I’ve been everywhere and I can’t find any oil based finished. Everything is water based, although I did find some “Oil Modified” whatever that is. The “Oil Modified” polyurethane looked like it was on the shelf for a while but the Oil based Miniwax stain is available. I don’t know maybe there was a glitch in production or something, but it just seems like every time I turn around there is something else not available in CA anymore. :huh:


----------



## Steve Neul (Sep 2, 2011)

I'm in Texas so I don't really know. A google search appears it's just LA County. You might call a real paint store like Sherwin Williams and ask for some and see what happens.


----------



## Sleeper (Mar 24, 2009)

Steve Neul said:


> I'm in Texas so I don't really know. A google search appears it's just LA County. You might call a real paint store like Sherwin Williams and ask for some and see what happens.


Wow, I figured something had to going on because it was just to much of a coincidence. I don't remember how long its been, but I did notice that it was on sale a while back and even saw some in the clearance section.
I guess I need a vacation in Vegas and stock up on supplies while I'm there. :smile:


----------



## Steve Neul (Sep 2, 2011)

Perhaps a person could make a good business running ammunition, polyurethane and light bulbs to California.


----------



## HowardAcheson (Nov 25, 2011)

Oil based and other evaporative chemical finishes have been banned in southern California and most of Oregon. These areas have enacted very stringent regulations regarding VOC emissions. There are a number of other states that have enacted these regulations also and more are probably in the works.


----------



## rrich (Jun 24, 2009)

Sleeper said:


> I’ve been everywhere and I can’t find any oil based finished. Everything is water based, although I did find some “Oil Modified” whatever that is. The “Oil Modified” polyurethane looked like it was on the shelf for a while but the Oil based Miniwax stain is available. I don’t know maybe there was a glitch in production or something, but it just seems like every time I turn around there is something else not available in CA anymore. :huh:


Thank you CARB. (Don't get me started) Try General Finishes...



Sleeper said:


> I guess I need a vacation in Vegas and stock up on supplies while I'm there. :smile:


That would work. Just keep the stuff on the floor in the back seat and covered so the agricultural check point doesn't catch you.



Steve Neul said:


> Perhaps a person could make a good business running ammunition, polyurethane and light bulbs to California.
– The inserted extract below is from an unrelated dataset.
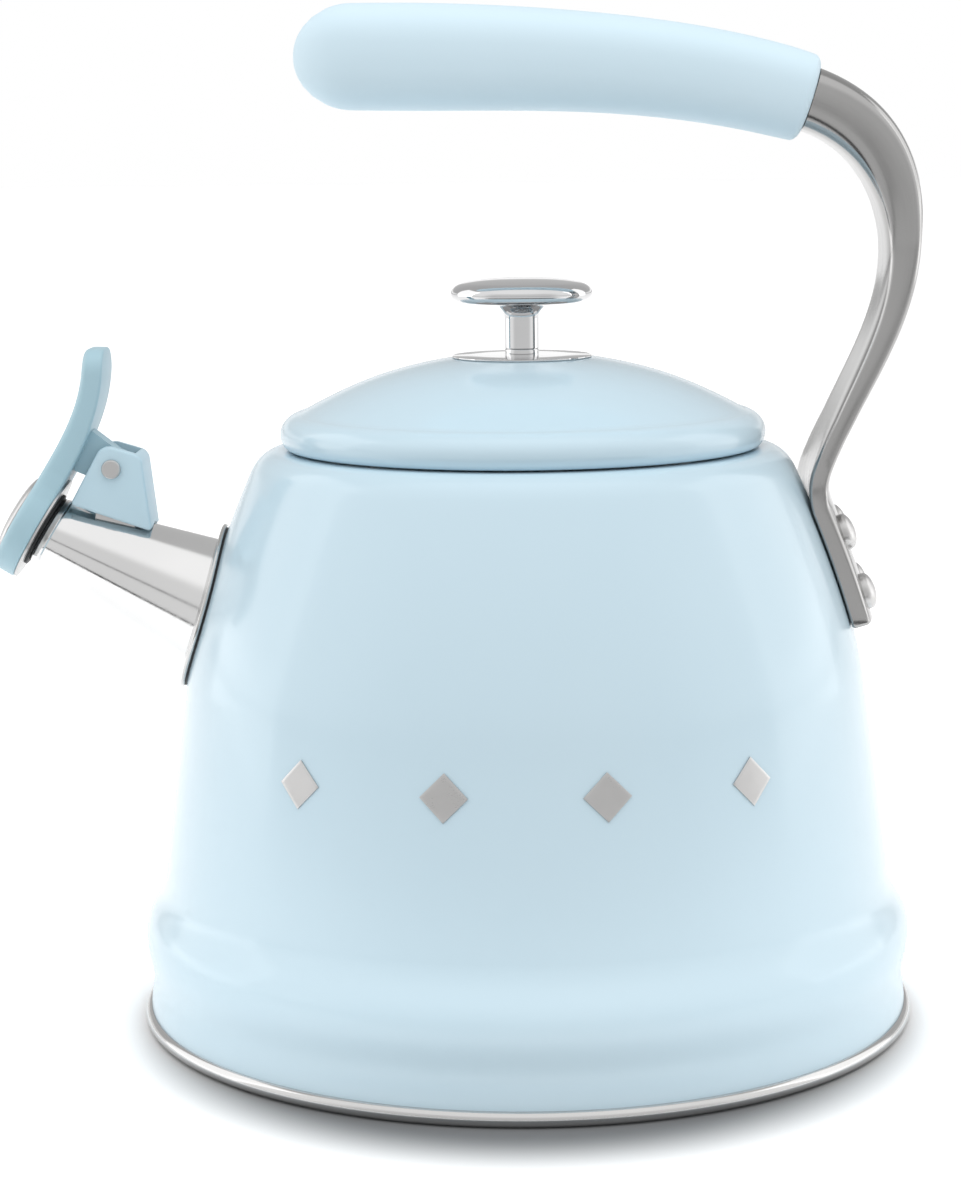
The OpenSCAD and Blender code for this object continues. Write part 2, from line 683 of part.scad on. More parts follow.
module handle_grip() {
    color("#cfe8f0") difference() {
        skin([for (t = grip_ts) ring_at(grip_at(t), grip_dir(t),
            section(grip_width(t) * nose(t), grip_height(t) * nose(t), 2.5, 32))]);
        core_body(0, 0.5);
    }
}

tang_ts = [for (i = [0:13]) 0.22 + 0.06 * i];
module tang(grow, ts, over) {
    along_grip(ts, over, tang_w + 2 * grow, tang_t + 2 * grow, 5, 20);
}

module core_pin_places(r, h) {
    for (t = [0.36, 0.82]) translate([grip_at(t)[0], 0, grip_at(t)[1]]) rotate([90, 0, 0])
        cylinder(r = r, h = h, center = true);
}

module grip_core() {
    color("#3a3f44") difference() {
        core_body(-joint_gap, 0);
        tang(joint_gap, concat([tang_ts[0] - 0.02], tang_ts), 0.5);
        core_pin_places(1.5 + joint_gap, core_w + 2);
    }
}

module core_pins() {
    color("#b9bcbf") core_pin_places(1.5, core_w - 2);
}

// Middle line of the bar, outside the grip: down round the elbow, then along the wall
hip = [90.8, rose_z + 26.8];
bar_root = grip_path[3] + 2 * joint_gap * grip_dir(1);
function plate_point(z) = let (a = wall_tilt(z))
    [wall_r(z), z] + (plate_gap + plate_t / 2) * [cos(a), sin(a)];
plate_top_z = rivet_top_z + 6.2;
plate_n = 8;
plate_head = plate_point(plate_top_z);
plate_dir = unit(plate_point(plate_top_z - 1) - plate_head);
ankle = plate_head + [-0.73, 11.42];
bar_top = [bar_root, bar_root + [16.2, -5.9], hip + [0, 14.7], hip];
bar_low = [hip, hip - [0, 20.4], ankle + [5.7, 17], ankle];
bar_bend = [ankle, ankle - [1.5, 4.6], plate_head - 4.2 * plate_dir, plate_head];
bar_line = concat(run(bar_top, 14), run(bar_low, 14), run(bar_bend, 6),
    [for (i = [0:plate_n]) plate_point(plate_top_z + (plate_foot_z - plate_top_z) * i / plate_n)]);
bar_n = len(bar_line) - 1;

module handle_bar() {
    color("#d0d2d4") difference() {
        union() {
            skin([for (i = [0:bar_n])
                let (s = i / bar_n, z = bar_line[i][1],
                    w = lookup(s, [[0, neck_w], [0.3, neck_w + 2], [0.6, plate_w - 3], [0.74, plate_w],
                        [0.97, plate_w], [1, plate_w - 3]]),
                    h = lookup(s, [[0, neck_t], [0.1, neck_t - 1], [0.2, 12.3], [0.27, 10.3], [0.33, 8.6],
                        [0.42, 7], [0.52, 5.8], [0.62, plate_t], [1, plate_t]]),
                    k = lookup(s, [[0.6, 0], [0.8, 1]]))
                ring_at(bar_line[i], i == 0 ? grip_dir(1) : heading(bar_line, i),
                    with_flats(section(w, h, lookup(s, [[0, 3.6], [0.5, 6], [1, 9]]), 32)),
                    wall_r(min(z, plate_top_z)), k)]);
            tang(0, tang_ts, 0.1);
        }
        rivet_places() cylinder(r = rivet_r + joint_gap, h = 30, center = true);
        core_pin_places(1.5 + joint_gap, core_w);
    }
}

// Frames at the four rivets: z straight out of the wall
module rivet_places() {
    for (z = [rivet_top_z, rivet_top_z - rivet_pitch], s = [-1, 1])
        rotate([0, 0, s * asin(rivet_y / wall_r(z))]) translate([wall_r(z), 0, z])
            rotate([0, 90 - wall_tilt(z), 0]) children();
}

washer_gap = 0.3;
rivet_washer_t = 1.0;
module handle_rivets() {
    head_r = 4.4;
    head_h = 2.5;
    base = plate_gap + plate_t + joint_gap;
    inside = -wall - washer_gap - rivet_washer_t - joint_gap;
    color("#c4c2c0") rivet_places() rotate_extrude($fn = 48) polygon(concat(
        [[0, inside - 1.2], [rivet_r + 0.8, inside - 1.0], [rivet_r + 1.4, inside - 0.5],
        [rivet_r + 1.4, inside], [rivet_r, inside], [rivet_r, base], [head_r, base]],
        [for (a = [0:15:90]) [head_r * cos(a), base + 0.5 + (head_h - 0.5) * sin(a)]]));
}

module rivet_washers() {
    color("#b9bcbf") rivet_places() translate([0, 0, -wall - washer_gap - rivet_washer_t]) difference() {
        cylinder(r = 5.5, h = rivet_washer_t, $fn = 48);
        cylinder(r = rivet_r + joint_gap, h = 9, center = true, $fn = 48);
    }
}

body_shell();
vessel_floor();
base_core();
base_sole();
base_ring();
front_marks();
spout_tube();
spout_flange();
spout_seal();
bracket_saddle();
hinge_bracket();
hinge_pin();
flap_spring();
whistle_flap();
whistle_cap();
whistle_plate();
whistle_cup();
flap_gasket();
lid_shell();
lid_skirt();
lid_seal();
knob_rose();
knob_collar();
lid_knob();
lid_screw();
lid_washer();
handle_bar();
handle_rivets();
rivet_washers();
grip_core();
core_pins();
handle_grip();
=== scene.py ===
# %% [markdown]
# # A stovetop whistling kettle
# The kettle is already there as an engineering model: every part sits at its real place, in
# metres, with the spout towards -X and the handle towards +X. This lesson dresses it. Each part
# that can be seen gets a finer surface than the engineering model has, and a finish that is
# worked out by shader nodes. The moving bodies keep their names: "kettle", "lid" and "flap".

# %% Load the engineering model
import json
import math

import bmesh
import bpy
from mathutils import Matrix, Vector

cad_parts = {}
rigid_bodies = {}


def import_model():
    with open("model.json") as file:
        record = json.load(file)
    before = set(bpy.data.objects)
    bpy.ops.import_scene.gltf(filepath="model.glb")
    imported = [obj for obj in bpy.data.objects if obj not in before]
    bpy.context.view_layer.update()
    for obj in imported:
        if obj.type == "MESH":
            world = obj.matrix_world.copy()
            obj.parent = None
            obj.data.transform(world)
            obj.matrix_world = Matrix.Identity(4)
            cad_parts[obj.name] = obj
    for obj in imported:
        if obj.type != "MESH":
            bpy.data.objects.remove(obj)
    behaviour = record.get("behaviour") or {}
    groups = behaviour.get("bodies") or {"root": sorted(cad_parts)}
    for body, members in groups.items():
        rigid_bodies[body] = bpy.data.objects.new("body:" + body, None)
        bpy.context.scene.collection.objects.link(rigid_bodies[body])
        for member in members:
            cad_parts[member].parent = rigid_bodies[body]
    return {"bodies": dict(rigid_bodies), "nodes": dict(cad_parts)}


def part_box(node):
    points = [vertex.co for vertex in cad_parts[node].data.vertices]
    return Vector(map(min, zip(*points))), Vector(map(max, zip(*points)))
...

Yeah, one could but the CARB and SCAQMD 'cops' just love to go after people that do that. And for the pittance that you would make, it just wouldn't be worth the risk.


----------



## Sleeper (Mar 24, 2009)

rrich said:


> ...........
> That would work. Just keep the stuff on the floor in the back seat and covered so the agricultural check point doesn't catch you.
> 
> Yeah, one could but the CARB and SCAQMD 'cops' just love to go after people that do that. And for the pittance that you would make, it just wouldn't be worth the risk.


Wow, I didn't realize how serious they are. I guess I'm going to have to change my ways.
I still don't know how I missed all of this or even when it happened. I was just guessing when I could not find it.
I wounder whats next. I heard on the radio a few years ago, they want to get rid of cows because of the emissions. I don't know if that's still in the works.


----------



## Herb2832 (Nov 1, 2013)

Depends on the size of the project you are doing.
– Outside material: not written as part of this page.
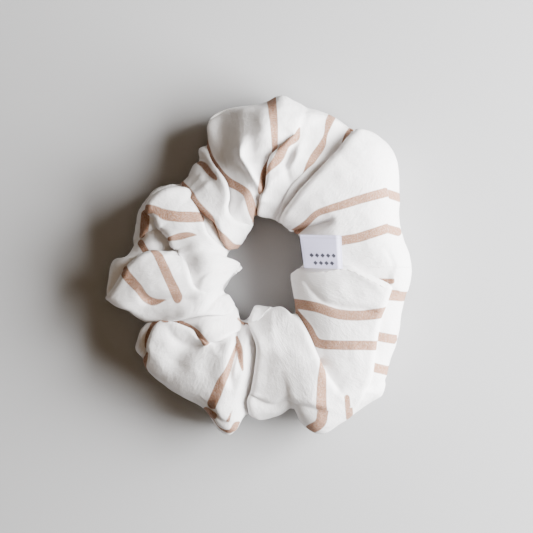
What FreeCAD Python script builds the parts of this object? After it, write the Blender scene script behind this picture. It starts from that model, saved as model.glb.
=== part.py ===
"""Gathered fabric scrunchie: a cloth tube sewn into a ring round an elastic band.

Units are millimetres.  +Z is up, the scrunchie lies flat on z = 0 and the origin is the centre
of the ring on that plane.  The cover is held as two half rings that part along X when the
elastic is stretched.  Each half is a hollow casing: its cavity is the channel that the elastic
lies in, and its puffs follow the lobes of the gathered cloth.
"""
import FreeCAD, Part
import math
import os

V = FreeCAD.Vector
UP = V(0, 0, 1)

# ---- driving dimensions -------------------------------------------------------------------
HOLE_R = 12.5            # free hole that the hair goes through
TUBE_INNER_R = 10.6      # where the inner puffs would reach before the hole trims them
CREST_H = 34.0           # usual height of the ring's crest above the surface
WALL = 1.0               # gathered cloth: a few folded layers of 0.35 mm fabric
HALF_GAP = 0.3           # gap between the two half covers at x = 0
UNDERCUT = 1.4           # how far the tube section dips under z = 0 before the flat is cut

# The gathered cloth's lobes: (angle in degrees from +X, outer reach, share of the crest height).
LOBES = [
    (0, 55.0, 0.97),
    (20, 54.0, 0.94),
    (47, 63.5, 1.03),
    (80, 62.5, 1.04),
    (108, 56.5, 1.00),
    (128, 45.5, 0.92),
    (150, 49.0, 0.97),
    (165, 47.5, 0.94),
    (182, 55.3, 1.00),
    (205, 52.5, 0.94),
    (225, 55.5, 1.01),
    (240, 55.5, 0.97),
    (258, 62.8, 0.97),
    (273, 56.0, 0.91),
    (292, 64.0, 0.97),
    (307, 65.5, 0.97),
    (330, 57.5, 0.94),
]

SECTION_STEP = 7.6       # degrees between the sections that a half is lofted through
HALF_SPAN = 95.0         # each half is lofted a little past its cut plane
REACH = 90.0             # the cutting blocks reach this far from the centre
BELOW = -30.0            # and this far under z = 0

FLANGE_Z = 12.0          # underside of the long seam's allowance, inside the outer wall
FLANGE_T = 1.2
FLANGE_DEPTH = 8.0
FLANGE_CLEAR = 12.0      # the allowance keeps this far out from the hole
STITCH_R = 0.22
STITCH_PITCH = 2.6
STITCH_LENGTH = 1.9
STITCH_INSET = 3.0       # the stitch line's distance from the outer wall
STITCH_SPAN = 86.0       # degrees of stitching on each side of a half's middle

SEAM_START = -10.5       # the closing seam's lap, in degrees round the ring
SEAM_END = -5.0
LAP_H = 1.0              # the lap stands this far above the cover
TOPSTITCH_IN = 5.0       # the topstitching starts this far out from the hole
TOPSTITCH_OUT = 6.0      # and stops this far short of the outer wall

BAND_R = 28.0            # braided elastic, on edge in the channel
BAND_T = 1.2
BAND_H = 8.0
BAND_Z = 2.0
JOIN_ANGLE = 200.0       # middle of the elastic's lapped join
JOIN_LENGTH = 12.0
JOIN_GAP = 0.05
ZIGZAG_LEGS = 5
ZIGZAG_SPAN = 0.7        # share of the join that the zigzag runs along
ZIGZAG_LOW = 0.25        # its corners, as shares of the elastic's width
ZIGZAG_HIGH = 0.75
ZIGZAG_LEG = 0.86        # share of each leg that is thread, the rest is the turn at a corner

LABEL_W = 14.5           # folded woven loop label
LABEL_L = 12.0
LABEL_T = 0.8
LABEL_FOLD = 0.1         # air left between its two layers
LABEL_X = 14.4           # its inner edge
LABEL_Y = -0.5           # its sewn edge, where it lifts
LABEL_TILT = 9.0         # degrees, rising away from the hole as the cloth does
LABEL_CLEAR = 0.6        # air under it
LABEL_EDGE = 0.3         # rounding of its fold
LABEL_AIR_OVER = 1.0     # the air between the layers is cut this far past the open edges
LABEL_PROBES = 8         # steps across its width at which the cover is measured
PROBE_LOW = 5.0          # the cover's top is looked for between these heights
PROBE_HIGH = 80.0


def lobe(angle):
    """Outer reach and crest height of the cloth at an angle, eased between the lobes."""
    angle = angle % 360.0
    following = LOBES[1:] + [(LOBES[0][0] + 360.0, LOBES[0][1], LOBES[0][2])]
    for (a0, reach0, crest0), (a1, reach1, crest1) in zip(LOBES, following):
        if a0 <= angle <= a1:
            ease = 0.5 - 0.5 * math.cos(math.pi * (angle - a0) / (a1 - a0))
            reach = reach0 + (reach1 - reach0) * ease
            crest = crest0 + (crest1 - crest0) * ease
            return reach, crest * CREST_H
    raise ValueError("angle outside the ring")


def polar(radius, angle, z):
    a = math.radians(angle)
    return V(radius * math.cos(a), radius * math.sin(a), z)


def tube_section(angle, inset):
    """Closed rounded section of the gathered tube at an angle, drawn in by inset."""
    reach, crest = lobe(angle)
    inner = TUBE_INNER_R + inset
    outer = reach - inset
    top = crest - inset
    low = inset - UNDERCUT
    width = outer - inner
    height = top - low
    outline = [
        (inner, low + 0.48 * height),
        (inner + 0.16 * width, low + 0.90 * height),
        (inner + 0.44 * width, top),
        (outer - 0.17 * width, low + 0.82 * height),
        (outer, low + 0.42 * height),
        (outer - 0.12 * width, low + 0.05 * height),
        (inner + 0.50 * width, low),
        (inner + 0.12 * width, low + 0.06 * height),
    ]
    corner = outline[0]      # the curve closes with a corner here, which the hole trims away
    curve = Part.BSplineCurve()
    curve.interpolate([polar(r, angle, z) for r, z in outline + [corner]])
    return Part.Wire([curve.toShape()])


def tube_loft(centre_angle, inset, span=HALF_SPAN):
    """Solid half tube through its sections, on both sides of centre_angle."""
    count = int(round(2 * span / SECTION_STEP))
    angles = [centre_angle - span + 2 * span * i / count for i in range(count + 1)]
    return Part.makeLoft([tube_section(a, inset) for a in angles], True, False)


def slab(low, high):
    """Everything between two heights."""
    return Part.makeBox(2 * REACH, 2 * REACH, high - low, V(-REACH, -REACH, low))


def half_space(side):
    """Everything on one side of the cut plane, half the gap away from it."""
    edge = HALF_GAP / 2
    corner = V(edge if side > 0 else -edge - REACH, -REACH, -REACH)
    return Part.makeBox(REACH, 2 * REACH, 2 * REACH, corner)


def core(radius):
    """Upright cylinder through the hole."""
    return Part.makeCylinder(radius, 2 * REACH, V(0, 0, -REACH), UP)


def outer_body(centre_angle):
    """The half tube's outside: flat underneath and open at the hole."""
    body = tube_loft(centre_angle, 0.0)
    return body.cut(slab(BELOW, 0.0)).cut(core(HOLE_R))


def channel(centre_angle):
    """The hollow that the elastic lies in, with the seam allowance left standing in it."""
    hollow = tube_loft(centre_angle, WALL).cut(slab(BELOW, WALL)).cut(core(HOLE_R + WALL))
    inside = tube_loft(centre_angle, WALL + FLANGE_DEPTH)
    ledge = slab(FLANGE_Z, FLANGE_Z + FLANGE_T).cut(inside).cut(core(HOLE_R + FLANGE_CLEAR))
    return hollow.cut(ledge)


def closing_lap():
    """The raised band where one end of the tube is folded in and lapped over the other."""
    middle = 0.5 * (SEAM_START + SEAM_END)
    angles = [SEAM_START, middle, SEAM_END]
    raised = Part.makeLoft([tube_section(a, -LAP_H) for a in angles], True, False)
    return raised.cut(slab(BELOW, 0.0)).cut(core(HOLE_R))


def cover(side):
    centre_angle = 0.0 if side > 0 else 180.0
    outside = outer_body(centre_angle)
    if side > 0:
        outside = outside.fuse(closing_lap()).removeSplitter()
    shell = outside.cut(channel(centre_angle))
    return shell.common(half_space(side))


def stitch(middle, direction, length=STITCH_LENGTH):
    """One thread segment, round and blunt, along a direction."""
    start = middle - direction * (0.5 * length)
    return Part.makeCylinder(STITCH_R, length, start, direction)


def long_seam_stitches(side):
    """The running stitches on the seam allowance inside the outer wall."""
    stitches = []
    angle = -STITCH_SPAN
    while angle < STITCH_SPAN:
        place = angle + (0.0 if side > 0 else 180.0)
        radius = lobe(place)[0] - WALL - STITCH_INSET
        ahead = lobe(place + 1.0)[0] - WALL - STITCH_INSET
        here = polar(radius, place, FLANGE_Z + FLANGE_T)
        there = polar(ahead, place + 1.0, FLANGE_Z + FLANGE_T)
        direction = (there - here).normalize()
        stitches.append(stitch(here, direction))
        angle += math.degrees(STITCH_PITCH / radius)
    return Part.makeCompound(stitches)


def surface_height(shape, x, y):
    """Height of the highest point of a shape over (x, y)."""
    probe = Part.makeLine(V(x, y, PROBE_LOW), V(x, y, PROBE_HIGH))
    return shape.common(probe).BoundBox.ZMax


def closing_seam_stitches(right_cover):
    """The topstitching across the ring that holds the lap down and catches the label."""
    angle = 0.5 * (SEAM_START + SEAM_END)
    outward = polar(1.0, angle, 0.0)
    stitches = []
    radius = HOLE_R + TOPSTITCH_IN
    while radius < lobe(angle)[0] - TOPSTITCH_OUT:
        near = outward * (radius - 0.5)
        far = outward * (radius + 0.5)
        near.z = surface_height(right_cover, near.x, near.y)
        far.z = surface_height(right_cover, far.x, far.y)
        stitches.append(stitch((near + far) * 0.5, (far - near).normalize()))
        radius += STITCH_PITCH
    return Part.makeCompound(stitches)


def elastic_band():
    """Braided elastic loop with its two ends lapped side by side."""
    outer = Part.makeCylinder(BAND_R + BAND_T / 2, BAND_H, V(0, 0, BAND_Z))
    inner = Part.makeCylinder(BAND_R - BAND_T / 2, BAND_H, V(0, 0, BAND_Z))
    ring = outer.cut(inner)
    sweep = math.degrees(JOIN_LENGTH / BAND_R)
    lap_outer = Part.makeCylinder(BAND_R + 1.5 * BAND_T, BAND_H, V(0, 0, BAND_Z), UP, sweep)
    lap_inner = Part.makeCylinder(BAND_R, BAND_H, V(0, 0, BAND_Z), UP, sweep)
    lap = lap_outer.cut(lap_inner)
    lap.rotate(V(0, 0, 0), UP, JOIN_ANGLE - sweep / 2)
    return ring.fuse(lap).removeSplitter()


def elastic_join_stitches():
    """Zigzag thread that sews the elastic's lap."""
    sweep = math.degrees(JOIN_LENGTH / BAND_R)
    radius = BAND_R + 1.5 * BAND_T + STITCH_R + JOIN_GAP
    corners = []
    for i in range(ZIGZAG_LEGS + 1):
        angle = JOIN_ANGLE + ZIGZAG_SPAN * sweep * (i / ZIGZAG_LEGS - 0.5)
        height = BAND_Z + BAND_H * (ZIGZAG_LOW if i % 2 else ZIGZAG_HIGH)
        corners.append(polar(radius, angle, height))
    legs = []
    for start, end in zip(corners, corners[1:]):
        leg = end - start
        foot = start + leg * (0.5 - 0.5 * ZIGZAG_LEG)
        legs.append(Part.makeCylinder(STITCH_R, leg.Length * ZIGZAG_LEG, foot, leg))
    return Part.makeCompound(legs)


def label(right_cover):
    """Woven loop: two layers joined by the fold at the far end, lying on the inner shoulder."""
    block = Part.makeBox(LABEL_W, LABEL_L, LABEL_T)
    far = [e for e in block.Edges if abs(e.BoundBox.YMin - LABEL_L) < 1e-6]
    block = block.makeFillet(LABEL_EDGE, [e for e in far if e.BoundBox.XLength > 1.0])
    layer = (LABEL_T - LABEL_FOLD) / 2
    over = LABEL_AIR_OVER
    air_length = LABEL_L - layer
    air = Part.makeBox(LABEL_W + 2 * over, air_length, LABEL_FOLD, V(-over, -over, layer))
    loop = block.cut(air)
    loop.rotate(V(0, 0, 0), V(0, 1, 0), -LABEL_TILT)
    slope = math.tan(math.radians(LABEL_TILT))
    level = math.cos(math.radians(LABEL_TILT))
    lifts = []
    for i in range(LABEL_PROBES + 1):
        x = LABEL_W * level * i / LABEL_PROBES
        for y in (LABEL_Y - LABEL_AIR_OVER, LABEL_Y + LABEL_L / 2, LABEL_Y + LABEL_L):
            lifts.append(surface_height(right_cover, LABEL_X + x, y) - x * slope)
    seat = V(LABEL_X, LABEL_Y, max(lifts) + LABEL_CLEAR / level)
    loop.translate(seat)
    print("label hinge at", [round(c, 2) for c in seat])
    return loop


def build():
    right_cover = cover(1)
    return {
        "cover_left": cover(-1),
        "cover_right": right_cover,
        "long_seam_thread_left": long_seam_stitches(-1),
        "long_seam_thread_right": long_seam_stitches(1),
        "closing_seam_thread": closing_seam_stitches(right_cover),
        "elastic_band": elastic_band(),
        "elastic_join_thread": elastic_join_stitches(),
        "label": label(right_cover),
    }


def main():
    os.makedirs("parts", exist_ok=True)
    for name, shape in build().items():
        shape.exportStep("parts/%s.step" % name)
        box = shape.BoundBox
        size = [round(s, 1) for s in (box.XLength, box.YLength, box.ZLength)]
        print(name, "valid", shape.isValid(), "solids", len(shape.Solids), "volume",
              round(shape.Volume, 1), "size", size, "z", round(box.ZMin, 2), round(box.ZMax, 2))


main()
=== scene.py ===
import math

import bpy
import numpy as np
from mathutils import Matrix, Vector


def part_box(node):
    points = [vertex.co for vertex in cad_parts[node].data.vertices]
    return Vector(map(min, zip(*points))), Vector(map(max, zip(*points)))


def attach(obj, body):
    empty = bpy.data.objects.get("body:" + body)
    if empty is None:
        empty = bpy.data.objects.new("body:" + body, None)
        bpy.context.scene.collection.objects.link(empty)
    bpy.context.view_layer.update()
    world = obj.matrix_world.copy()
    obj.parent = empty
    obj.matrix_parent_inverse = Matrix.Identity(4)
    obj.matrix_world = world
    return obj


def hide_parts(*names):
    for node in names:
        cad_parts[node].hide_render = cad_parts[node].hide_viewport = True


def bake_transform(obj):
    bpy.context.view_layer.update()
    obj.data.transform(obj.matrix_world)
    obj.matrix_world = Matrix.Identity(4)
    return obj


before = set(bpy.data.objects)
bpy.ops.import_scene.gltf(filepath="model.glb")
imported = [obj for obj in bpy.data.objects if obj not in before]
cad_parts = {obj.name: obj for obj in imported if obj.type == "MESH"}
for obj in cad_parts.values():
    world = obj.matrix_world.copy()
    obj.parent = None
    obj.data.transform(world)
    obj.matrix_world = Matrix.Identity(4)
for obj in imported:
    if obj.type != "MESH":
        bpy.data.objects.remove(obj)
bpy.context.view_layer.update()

# Lengths in this script are millimetres, and MM turns them into the frame's metres.
MM = 0.001
SEED = 11

# ---- the cover's own size -------------------------------------------------------------------
ROUND = 512              # mesh steps round the ring
OVER = 112               # mesh steps over the top, from the outer to the inner silhouette
UNDER = 34               # mesh steps back along the underside
CREST = 33.2             # usual height of the ring's crest
MID_SHARE = 0.42         # height of the widest part, as a share of the crest
CLOTH = 0.38             # thickness of the woven cotton
LEAN = 0.22              # the crest leans this share of the half width towards +X
LIE = 0.05               # the underside lies this far above the surface
DEPTH = 1.55             # all creases are this much deeper than their own figures
OUTLINE_STEP = 0.5       # silhouettes are drawn in steps of this length
OUTER_PASSES = 1         # how many times each one is then smoothed round the ring
INNER_PASSES = 2
CREST_PASSES = 30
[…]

Have you considered dipping the item in the waterbased varnish and hanging it up.
don't forget to brush off the drips. takes a little practice but This will give a very good coat if the item is small enough.


----------



## Sleeper (Mar 24, 2009)

Herb2832 said:


> Depends on the size of the project you are doing.
> 
> Have you considered dipping the item in the waterbased varnish and hanging it up.
> don't forget to brush off the drips. takes a little practice but This will give a very good coat if the item is small enough.


 Nothing I do can be dipped, but I’m going to have experiment a little.
I like this Idea as well


----------



## Gilgaron (Mar 16, 2012)

They search your car when you drive into California? That seems pretty bizarre... even though they can't sell Everclear in Ohio I'm pretty sure you're in the clear to bring a bottle back with you from Indiana.

Could be a good excuse to learn how to make your own stain if you feel so inclined.


----------



## Sleeper (Mar 24, 2009)

Gilgaron said:


> They search your car when you drive into California? That seems pretty bizarre... even though they can't sell Everclear in Ohio I'm pretty sure you're in the clear to bring a bottle back with you from Indiana.


 It’s actually an agricultural check point to prevent bugs from being brought in from the outside. They check all moving vans and trucks. My son was coming through with a U-Haul truck and they confiscated all his house plants. 
I have to drive my Work truck through all the time and they usually just look in the windows and sometimes ask where I’m coming from. I once had my lunch box open with a banana visible and they took that even though I told them it was bought in CA.
I just drove through a few weeks ago and they did not ask about paint in my tool compartments.


----------